Make an exact copy of the listing below.

# MATERIAL:
>> Start
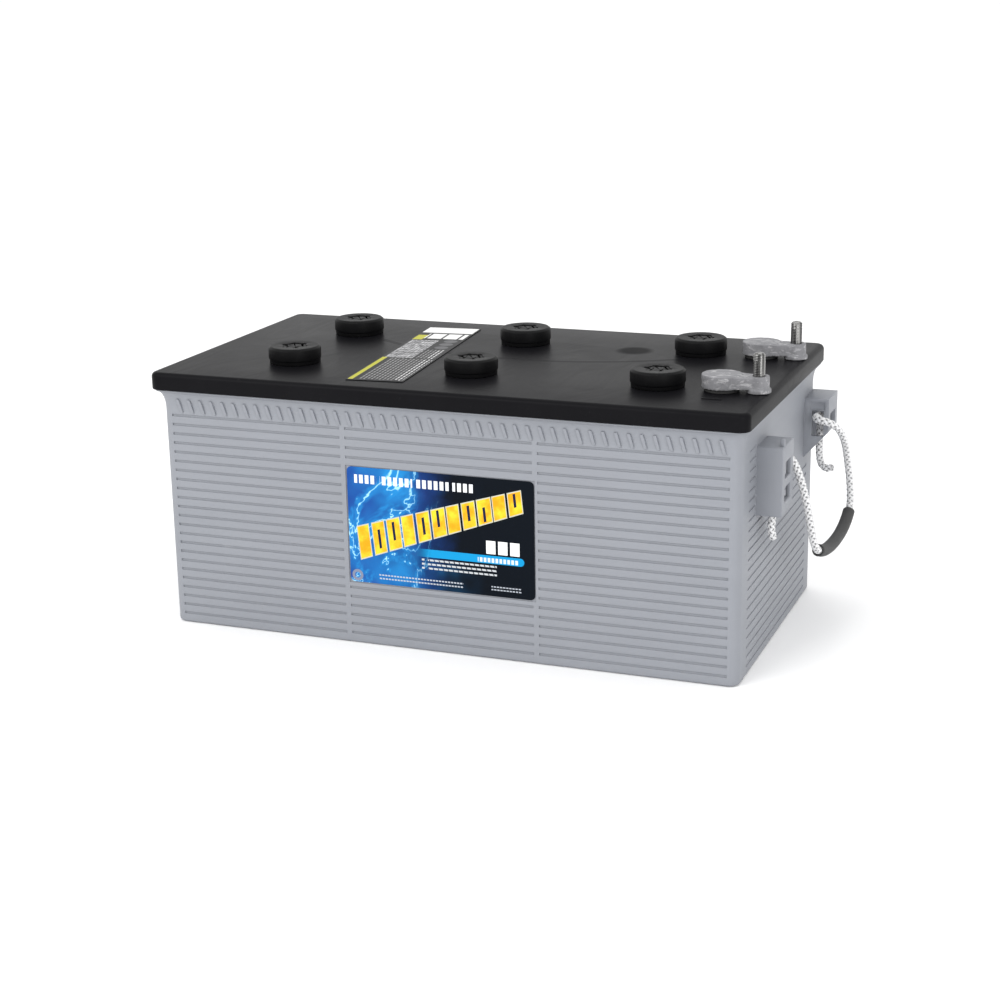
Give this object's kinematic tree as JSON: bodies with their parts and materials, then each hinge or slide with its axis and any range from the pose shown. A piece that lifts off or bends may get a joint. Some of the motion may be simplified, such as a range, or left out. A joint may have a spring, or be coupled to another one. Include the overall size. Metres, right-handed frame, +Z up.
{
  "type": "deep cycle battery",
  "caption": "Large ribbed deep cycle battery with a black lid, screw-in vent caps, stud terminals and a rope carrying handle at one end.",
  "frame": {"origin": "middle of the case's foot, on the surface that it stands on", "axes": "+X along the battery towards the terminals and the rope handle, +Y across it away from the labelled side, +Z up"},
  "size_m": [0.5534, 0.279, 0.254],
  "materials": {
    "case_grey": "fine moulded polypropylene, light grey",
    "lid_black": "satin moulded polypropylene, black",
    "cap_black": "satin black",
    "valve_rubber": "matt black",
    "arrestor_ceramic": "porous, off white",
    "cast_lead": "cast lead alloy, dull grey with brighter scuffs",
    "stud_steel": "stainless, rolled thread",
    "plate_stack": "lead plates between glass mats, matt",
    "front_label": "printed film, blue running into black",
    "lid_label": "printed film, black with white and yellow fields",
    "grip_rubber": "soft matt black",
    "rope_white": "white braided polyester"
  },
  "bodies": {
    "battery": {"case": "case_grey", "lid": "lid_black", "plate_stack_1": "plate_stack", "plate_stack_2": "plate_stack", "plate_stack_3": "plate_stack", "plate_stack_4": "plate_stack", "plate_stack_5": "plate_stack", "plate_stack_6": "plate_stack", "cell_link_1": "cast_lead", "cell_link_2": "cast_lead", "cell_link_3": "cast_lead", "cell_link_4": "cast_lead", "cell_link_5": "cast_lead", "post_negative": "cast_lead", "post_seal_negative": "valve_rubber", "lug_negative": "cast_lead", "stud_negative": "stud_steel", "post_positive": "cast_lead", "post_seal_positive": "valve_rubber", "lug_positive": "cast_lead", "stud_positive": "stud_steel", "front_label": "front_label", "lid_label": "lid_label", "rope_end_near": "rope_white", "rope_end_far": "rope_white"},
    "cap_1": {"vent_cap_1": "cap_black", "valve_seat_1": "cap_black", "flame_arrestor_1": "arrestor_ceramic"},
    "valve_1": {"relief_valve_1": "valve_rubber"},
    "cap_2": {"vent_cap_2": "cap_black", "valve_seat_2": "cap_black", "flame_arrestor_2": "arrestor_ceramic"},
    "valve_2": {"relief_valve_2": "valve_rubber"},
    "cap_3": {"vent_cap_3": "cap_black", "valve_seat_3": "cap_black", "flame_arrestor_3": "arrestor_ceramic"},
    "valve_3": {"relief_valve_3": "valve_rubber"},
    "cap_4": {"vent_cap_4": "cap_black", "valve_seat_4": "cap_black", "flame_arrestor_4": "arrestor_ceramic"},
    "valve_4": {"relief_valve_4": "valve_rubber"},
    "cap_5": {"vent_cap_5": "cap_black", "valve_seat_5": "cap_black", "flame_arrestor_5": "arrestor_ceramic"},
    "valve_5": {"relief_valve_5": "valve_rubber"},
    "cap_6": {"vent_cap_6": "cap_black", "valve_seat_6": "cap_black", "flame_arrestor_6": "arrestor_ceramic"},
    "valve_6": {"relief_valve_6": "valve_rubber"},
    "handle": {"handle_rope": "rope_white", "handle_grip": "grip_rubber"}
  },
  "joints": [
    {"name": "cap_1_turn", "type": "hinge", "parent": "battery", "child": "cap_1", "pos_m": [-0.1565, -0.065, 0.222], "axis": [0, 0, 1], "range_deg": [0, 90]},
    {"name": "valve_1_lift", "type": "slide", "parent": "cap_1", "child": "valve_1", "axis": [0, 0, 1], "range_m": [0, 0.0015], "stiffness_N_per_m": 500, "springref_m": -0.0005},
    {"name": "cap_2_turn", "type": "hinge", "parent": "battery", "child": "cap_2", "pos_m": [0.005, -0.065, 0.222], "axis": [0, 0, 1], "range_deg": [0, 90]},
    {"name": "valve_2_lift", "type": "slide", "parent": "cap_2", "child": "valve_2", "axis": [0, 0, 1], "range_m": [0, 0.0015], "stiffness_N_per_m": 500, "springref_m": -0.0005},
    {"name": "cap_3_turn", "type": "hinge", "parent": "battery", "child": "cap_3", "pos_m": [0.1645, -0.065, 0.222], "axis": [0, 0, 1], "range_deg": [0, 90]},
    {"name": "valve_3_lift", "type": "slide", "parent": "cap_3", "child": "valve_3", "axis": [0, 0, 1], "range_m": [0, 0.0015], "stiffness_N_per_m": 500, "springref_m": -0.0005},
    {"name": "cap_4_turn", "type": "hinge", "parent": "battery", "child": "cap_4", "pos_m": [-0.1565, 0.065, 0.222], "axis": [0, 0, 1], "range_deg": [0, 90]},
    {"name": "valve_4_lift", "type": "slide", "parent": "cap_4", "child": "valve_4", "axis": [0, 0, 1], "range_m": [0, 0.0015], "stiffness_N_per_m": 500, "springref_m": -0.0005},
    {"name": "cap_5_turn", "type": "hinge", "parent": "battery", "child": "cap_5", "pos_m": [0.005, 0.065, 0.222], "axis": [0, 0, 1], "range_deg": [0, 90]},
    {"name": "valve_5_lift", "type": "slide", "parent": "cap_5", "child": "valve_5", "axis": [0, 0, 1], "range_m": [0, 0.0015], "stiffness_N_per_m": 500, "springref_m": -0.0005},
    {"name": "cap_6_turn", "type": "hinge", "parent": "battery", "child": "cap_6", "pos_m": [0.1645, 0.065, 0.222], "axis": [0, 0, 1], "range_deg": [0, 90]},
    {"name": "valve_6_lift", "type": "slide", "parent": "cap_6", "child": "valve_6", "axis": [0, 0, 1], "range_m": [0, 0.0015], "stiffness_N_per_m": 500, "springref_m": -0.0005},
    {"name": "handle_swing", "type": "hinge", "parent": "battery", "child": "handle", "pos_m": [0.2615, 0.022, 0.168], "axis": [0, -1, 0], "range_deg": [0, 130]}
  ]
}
>> End
# COMPLETED TASK:
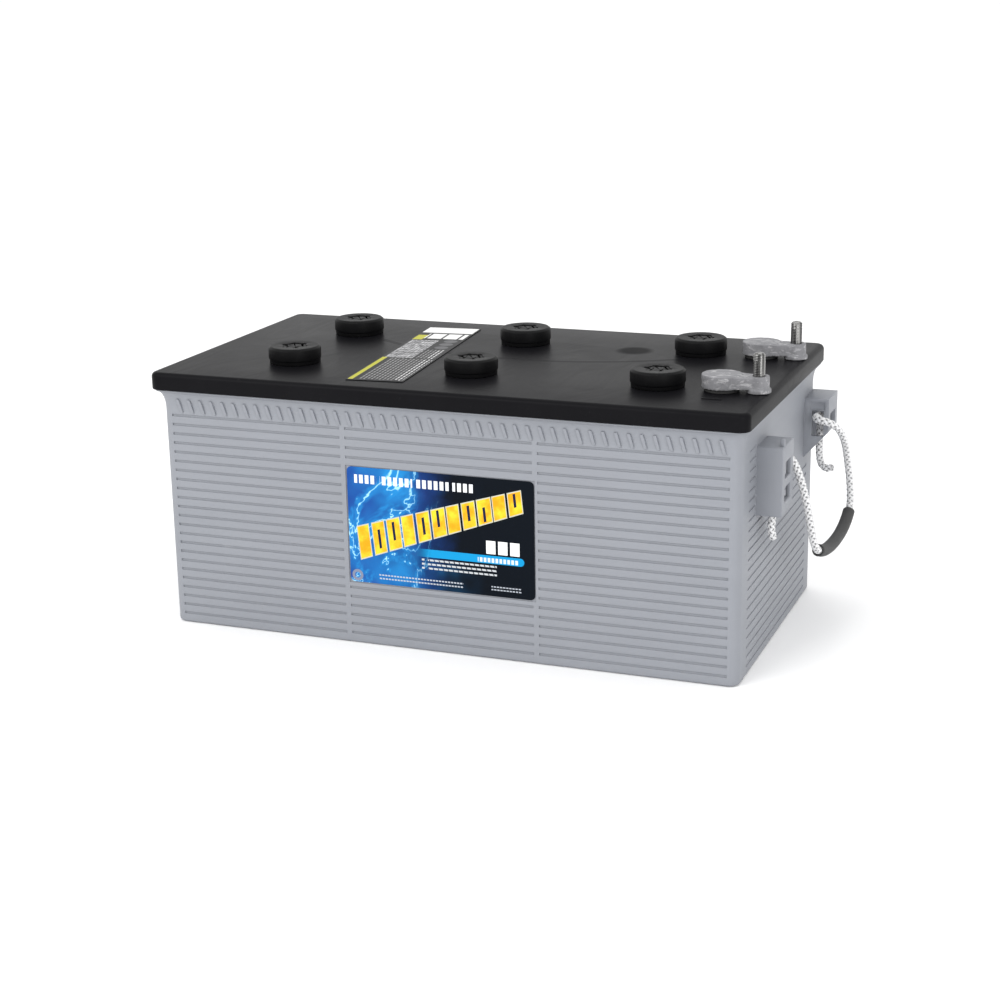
Give this object's kinematic tree as JSON: bodies with their parts and materials, then each hinge or slide with its axis and any range from the pose shown. A piece that lifts off or bends may get a joint. Some of the motion may be simplified, such as a range, or left out. A joint may have a spring, or be coupled to another one. Include the overall size. Metres, right-handed frame, +Z up.
{
  "type": "deep cycle battery",
  "caption": "Large ribbed deep cycle battery with a black lid, screw-in vent caps, stud terminals and a rope carrying handle at one end.",
  "frame": {"origin": "middle of the case's foot, on the surface that it stands on", "axes": "+X along the battery towards the terminals and the rope handle, +Y across it away from the labelled side, +Z up"},
  "size_m": [0.5534, 0.279, 0.254],
  "materials": {
    "case_grey": "fine moulded polypropylene, light grey",
    "lid_black": "satin moulded polypropylene, black",
    "cap_black": "satin black",
    "valve_rubber": "matt black",
    "arrestor_ceramic": "porous, off white",
    "cast_lead": "cast lead alloy, dull grey with brighter scuffs",
    "stud_steel": "stainless, rolled thread",
    "plate_stack": "lead plates between glass mats, matt",
    "front_label": "printed film, blue running into black",
    "lid_label": "printed film, black with white and yellow fields",
    "grip_rubber": "soft matt black",
    "rope_white": "white braided polyester"
  },
  "bodies": {
    "battery": {"case": "case_grey", "lid": "lid_black", "plate_stack_1": "plate_stack", "plate_stack_2": "plate_stack", "plate_stack_3": "plate_stack", "plate_stack_4": "plate_stack", "plate_stack_5": "plate_stack", "plate_stack_6": "plate_stack", "cell_link_1": "cast_lead", "cell_link_2": "cast_lead", "cell_link_3": "cast_lead", "cell_link_4": "cast_lead", "cell_link_5": "cast_lead", "post_negative": "cast_lead", "post_seal_negative": "valve_rubber", "lug_negative": "cast_lead", "stud_negative": "stud_steel", "post_positive": "cast_lead", "post_seal_positive": "valve_rubber", "lug_positive": "cast_lead", "stud_positive": "stud_steel", "front_label": "front_label", "lid_label": "lid_label", "rope_end_near": "rope_white", "rope_end_far": "rope_white"},
    "cap_1": {"vent_cap_1": "cap_black", "valve_seat_1": "cap_black", "flame_arrestor_1": "arrestor_ceramic"},
    "valve_1": {"relief_valve_1": "valve_rubber"},
    "cap_2": {"vent_cap_2": "cap_black", "valve_seat_2": "cap_black", "flame_arrestor_2": "arrestor_ceramic"},
    "valve_2": {"relief_valve_2": "valve_rubber"},
    "cap_3": {"vent_cap_3": "cap_black", "valve_seat_3": "cap_black", "flame_arrestor_3": "arrestor_ceramic"},
    "valve_3": {"relief_valve_3": "valve_rubber"},
    "cap_4": {"vent_cap_4": "cap_black", "valve_seat_4": "cap_black", "flame_arrestor_4": "arrestor_ceramic"},
    "valve_4": {"relief_valve_4": "valve_rubber"},
    "cap_5": {"vent_cap_5": "cap_black", "valve_seat_5": "cap_black", "flame_arrestor_5": "arrestor_ceramic"},
    "valve_5": {"relief_valve_5": "valve_rubber"},
    "cap_6": {"vent_cap_6": "cap_black", "valve_seat_6": "cap_black", "flame_arrestor_6": "arrestor_ceramic"},
    "valve_6": {"relief_valve_6": "valve_rubber"},
    "handle": {"handle_rope": "rope_white", "handle_grip": "grip_rubber"}
  },
  "joints": [
    {"name": "cap_1_turn", "type": "hinge", "parent": "battery", "child": "cap_1", "pos_m": [-0.1565, -0.065, 0.222], "axis": [0, 0, 1], "range_deg": [0, 90]},
    {"name": "valve_1_lift", "type": "slide", "parent": "cap_1", "child": "valve_1", "axis": [0, 0, 1], "range_m": [0, 0.0015], "stiffness_N_per_m": 500, "springref_m": -0.0005},
    {"name": "cap_2_turn", "type": "hinge", "parent": "battery", "child": "cap_2", "pos_m": [0.005, -0.065, 0.222], "axis": [0, 0, 1], "range_deg": [0, 90]},
    {"name": "valve_2_lift", "type": "slide", "parent": "cap_2", "child": "valve_2", "axis": [0, 0, 1], "range_m": [0, 0.0015], "stiffness_N_per_m": 500, "springref_m": -0.0005},
    {"name": "cap_3_turn", "type": "hinge", "parent": "battery", "child": "cap_3", "pos_m": [0.1645, -0.065, 0.222], "axis": [0, 0, 1], "range_deg": [0, 90]},
    {"name": "valve_3_lift", "type": "slide", "parent": "cap_3", "child": "valve_3", "axis": [0, 0, 1], "range_m": [0, 0.0015], "stiffness_N_per_m": 500, "springref_m": -0.0005},
    {"name": "cap_4_turn", "type": "hinge", "parent": "battery", "child": "cap_4", "pos_m": [-0.1565, 0.065, 0.222], "axis": [0, 0, 1], "range_deg": [0, 90]},
    {"name": "valve_4_lift", "type": "slide", "parent": "cap_4", "child": "valve_4", "axis": [0, 0, 1], "range_m": [0, 0.0015], "stiffness_N_per_m": 500, "springref_m": -0.0005},
    {"name": "cap_5_turn", "type": "hinge", "parent": "battery", "child": "cap_5", "pos_m": [0.005, 0.065, 0.222], "axis": [0, 0, 1], "range_deg": [0, 90]},
    {"name": "valve_5_lift", "type": "slide", "parent": "cap_5", "child": "valve_5", "axis": [0, 0, 1], "range_m": [0, 0.0015], "stiffness_N_per_m": 500, "springref_m": -0.0005},
    {"name": "cap_6_turn", "type": "hinge", "parent": "battery", "child": "cap_6", "pos_m": [0.1645, 0.065, 0.222], "axis": [0, 0, 1], "range_deg": [0, 90]},
    {"name": "valve_6_lift", "type": "slide", "parent": "cap_6", "child": "valve_6", "axis": [0, 0, 1], "range_m": [0, 0.0015], "stiffness_N_per_m": 500, "springref_m": -0.0005},
    {"name": "handle_swing", "type": "hinge", "parent": "battery", "child": "handle", "pos_m": [0.2615, 0.022, 0.168], "axis": [0, -1, 0], "range_deg": [0, 130]}
  ]
}